Manage your pool pump’s operating hours

If you have a pool then it’s a good idea to reduce your pool pump’s operating hours to its minimum. It doesn’t have to run all day, even turn it off completely at certain times in winter. Having a greener home, doesn’t necessarily mean you have to have a pool layered with leaves! Using a pool cover is a great way to keep your pool clean. Cleaning the filters on a regular basis reduces the need to have the pool pump running consistently.

The energy savings options mentioned above are performed at no cost. There are however some low cost options to consider as well:

Use a more efficient shower head

Ideally your shower flow rate shouldn’t be more than 10 litres per minute. Test this by holding a bucket under the showerhead for about 12 seconds. Once done, use a measuring jug to determine the amount of water that has accumulated in the bucket. If this amount adds up to two litres or more, then you need to replace your showerhead. Modern showerheads are designed to support the greener home concept by helping to save water and electricity. Best of all, they don’t compromise your shower experience. If you aren’t sure which showerhead to purchase, simply chat to a bathroom specialist at your local home improvement store.

Insulate your geyser

Heat retention is maximised when installing a geyser ‘blanket’. Before doing so, check to see how much heat loss there is by simply placing your hand on the geyser. If it is warm, then it is definitely losing heat so insulation is an option. This is especially common in older geysers. More modern geysers are generally designed to support today’s greener homes.

Insulate the geyser yourself. Simply check the internet for guidelines. Otherwise if DIY is not your thing, then find a professional to do it. This process isn’t entirely foolproof however, so it may be a good idea to check the insulation a few days or weeks after installation to ensure that it is still in place. For extra insulation, considering insulating the first three metres of the water pipes that lead from the geyser as well.

Insulate other areas of your home

Good ceiling insulation is known to keep homes 10oC cooler in summer and 5 degrees warmer in winter, while enabling electricity savings of about 25%. This negates the need for electrical heating and cooling systems that chew up electricity.

Consider insulating other parts of your house as well to prevent heat from escaping in winter and entering your home in summer. Examples are lofts; cavity and solid wall insulation; doors and windows as well as under-floor insulation.
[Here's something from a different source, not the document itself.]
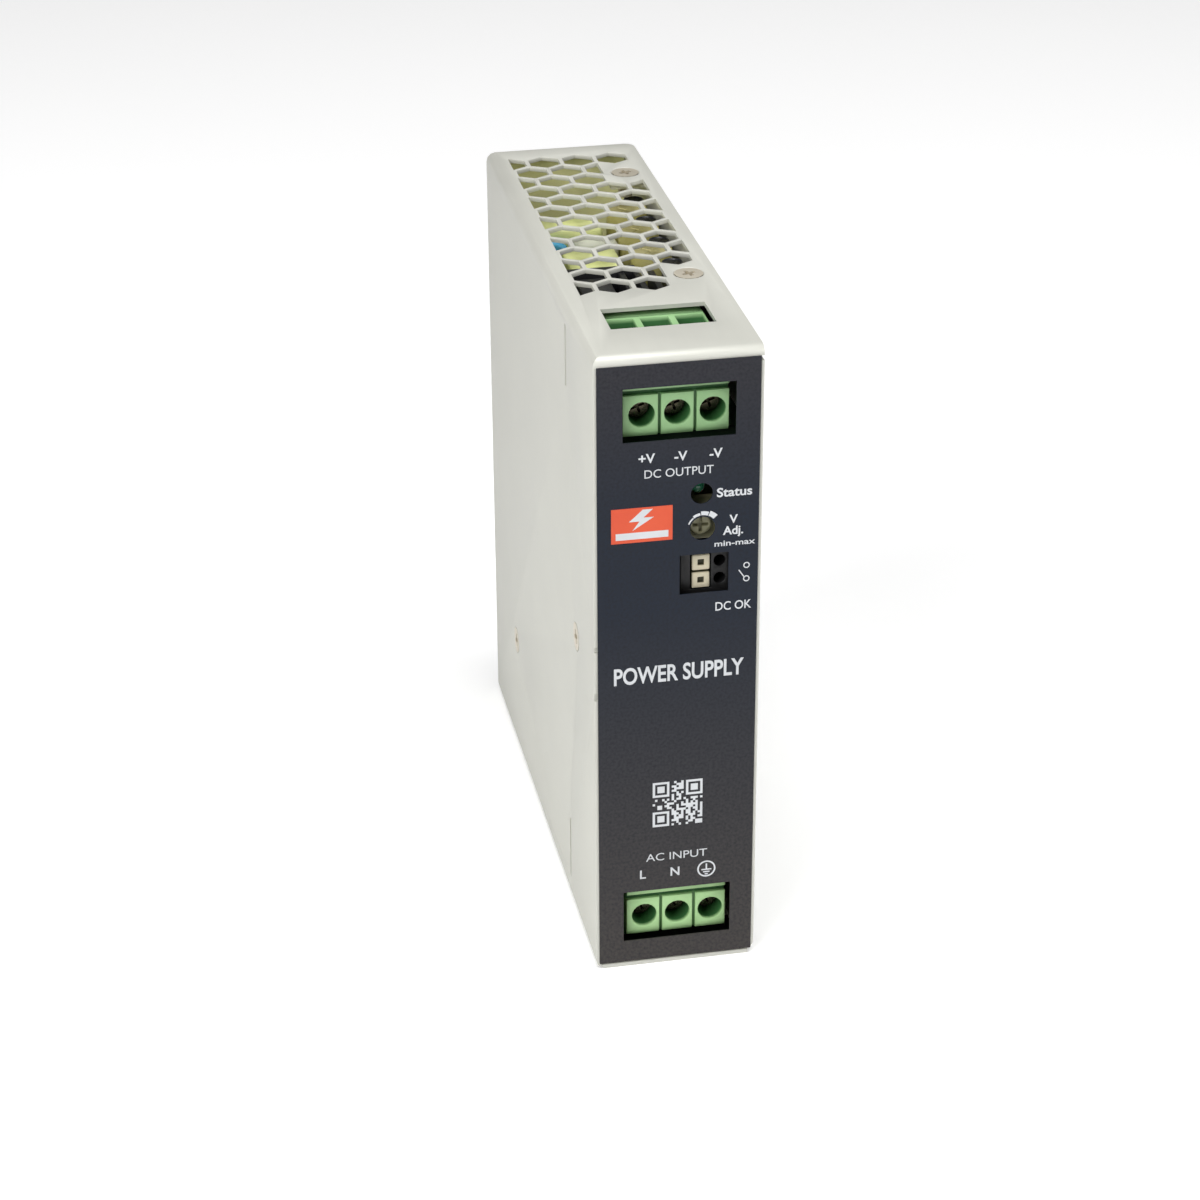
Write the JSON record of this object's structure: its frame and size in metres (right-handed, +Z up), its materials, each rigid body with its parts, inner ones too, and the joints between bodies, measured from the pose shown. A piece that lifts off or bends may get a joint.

Replace old light bulbs with more energy efficient options

You are less likely to find old incandescent bulbs in a green home. Compact Fluorescent Lamps (CFLs) are more energy efficient as they not only use 75% less power, they also last much longer. Be cautious when handling these bulbs though, as they do contain harmful substances. There are certain measures you need to take if they are accidentally dropped. Avoid throwing them in your household trash as well for the same reason. Some retailers have special bins to dispose of them safely. Find more information on the internet in this regard.

If you want to take your energy efficient lighting a step further, then consider Light-emitting diode bulbs (LEDs). They use even less power than CFLs and last 130 times longer as well.

Consider installing a solar water heater

A solar water heater is probably one of the biggest energy savers and therefore one of the first investments to make when aiming for a greener home. Once installed, you generally save about two thirds of your water heating cost if done correctly. To achieve the best possible saving, ensure your solar water heater has a timer.

You would save considerably by installing a heat pump as an alternative option to a solar water heater. This is a new technology for homes. Green homes in the near future would probably have them installed.

Remember it’s not only about investing in more energy saving equipment. You also would change some of your habits in return for a much more energy efficient, greener home. Be sure to measure and monitor your home electricity consumption and costs on a regular basis to see if and where you are able to cut down even more. If you have other people living or working in your home, then educate them accordingly to ensure they also contribute to your energy saving, green home environment.